I've been reading mixed reports about testosterone for depression. Is it a good treatment for depressed men?
If testosterone levels are low, a man may feel blue, tired or irritable. He may have lower sexual desire and decreased confidence. He may be mentally sluggish. In such cases, testosterone treatment may help.
Hormone production tends to fall off gradually after age 40. Only 1 in 100 men under 40 have low testosterone. By age 70, a man on average produces about half as much as he did in his 20s. But for most men, that level is still considered normal.
That's why it's hard to define what low means. Hormone levels fall in every man as he ages. After 50, this decline can contribute to depression symptoms. Drinking, being overweight and stress can make the problem worse. But if depression is severe, it's less likely to be due to low testosterone.
You may have heard the term "male menopause." That name's misleading. Men continue to make testosterone. They don't go through a sudden change the way women do with estrogen.

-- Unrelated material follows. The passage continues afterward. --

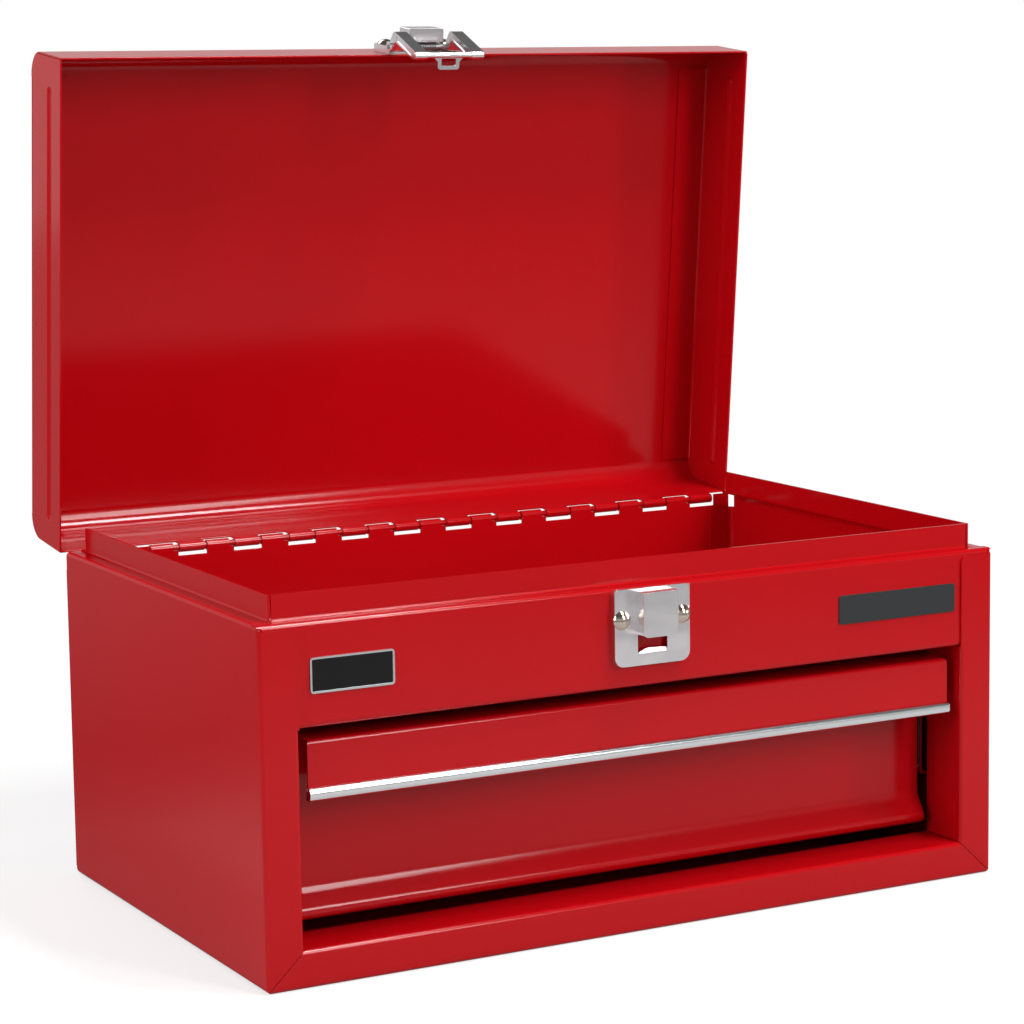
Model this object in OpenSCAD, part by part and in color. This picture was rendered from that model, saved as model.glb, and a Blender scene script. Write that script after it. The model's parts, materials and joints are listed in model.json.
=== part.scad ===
// Portable steel tool box: a lidded top tray over one deep drawer.
// Right is +X, the rear is +Y, up is +Z; the origin is the middle of the underside.
// The lid is drawn open, as it stands in use, and the drawer is drawn shut.

/* [Body] */
// Outside width of the body
body_w = 410; // [396:1:430]
// Outside depth, from the front frame to the rear panel
body_d = 256; // [248:1:272]
// Height from the underside to the top ledge
body_h = 172; // [168:1:180]
// Thickness of the steel sheet
sheet = 1; // [0.8:0.05:1.1]
// Inside radius of a tight bend
bend = 1.2; // [0.8:0.1:1.6]
// Inside radius of the bend between each side and the base
base_bend = 2.5; // [2:0.1:3.5]
// Width of the ledge that carries the closed lid
ledge_w = 8.8; // [7:0.1:10]
// Height of the lip that stands inside the closed lid
lip_h = 12.4; // [9:0.1:15]
// Width of the flanges behind which the rear panel is welded
rear_flange_w = 16; // [12:0.5:20]

/* [Front frame] */
// Width of each jamb beside the drawer
jamb_w = 19.3; // [18:0.1:22]
// Height of the rail under the drawer
rail_h = 18.3; // [16:0.1:20]
// Height of the fixed panel above the drawer
front_panel_h = 49.7; // [46:0.1:52]
// Depth of the tunnel round the drawer opening
frame_depth = 30; // [24:0.5:32]
// Distance from the ledge down to the top end of each jamb
jamb_drop = 2.6; // [2.4:0.1:4]
// Corner radius at the top end of each jamb
jamb_corner_r = 4; // [3:0.25:5]

/* [Hinge] */
// Outside radius of a rolled knuckle
knuckle_r = 2.6; // [2.4:0.05:3]
// Distance from the ledge down to the hinge axis
pin_drop = 4; // [3.8:0.1:5]
// Distance from one lid knuckle to the next
hinge_pitch = 31.75; // [31:0.25:33]
// Distance from the body's right side to the middle of the last lid knuckle
knuckle_inset = 20.75; // [20.5:0.25:24]
// Length of a lid knuckle
lid_knuckle_w = 14.4; // [13:0.1:15]
// Length of a body knuckle
body_knuckle_w = 12.8; // [11:0.1:13.5]
// Width of the window in the rear panel below a lid knuckle
window_w = 16.2; // [15.6:0.1:17]
// Open height of that window below the knuckle
window_gap = 1.5; // [1.2:0.1:4]

/* [Lid] */
// Height of the closed lid
lid_h = 44; // [40:0.5:50]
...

Your doctor will not only check testosterone. He or she will do a complete medical exam. And may suggest other tests. If the level is in the normal range, the doctor will probably not recommend this treatment.
Moreover, because of potential side effects, testosterone treatment should never be taken lightly. It is not an anti-aging pill.
Extra testosterone may increase the risk of prostate cancer. It can boost the level of "bad" cholesterol. In some cases, extra testosterone may be bad for your liver or heart. Other side effects are breast swelling, headache, rash, acne, or baldness. And just what you don't want — testosterone can sometimes make you feel worse rather than better emotionally.
Still, testosterone treatment can bring a low level up to the normal range. The prescription is often a gel or a patch placed on the skin. It can also be given in an injection every other week. Depending on the circumstances, the doctor may suggest psychotherapy or an antidepressant drug, or both.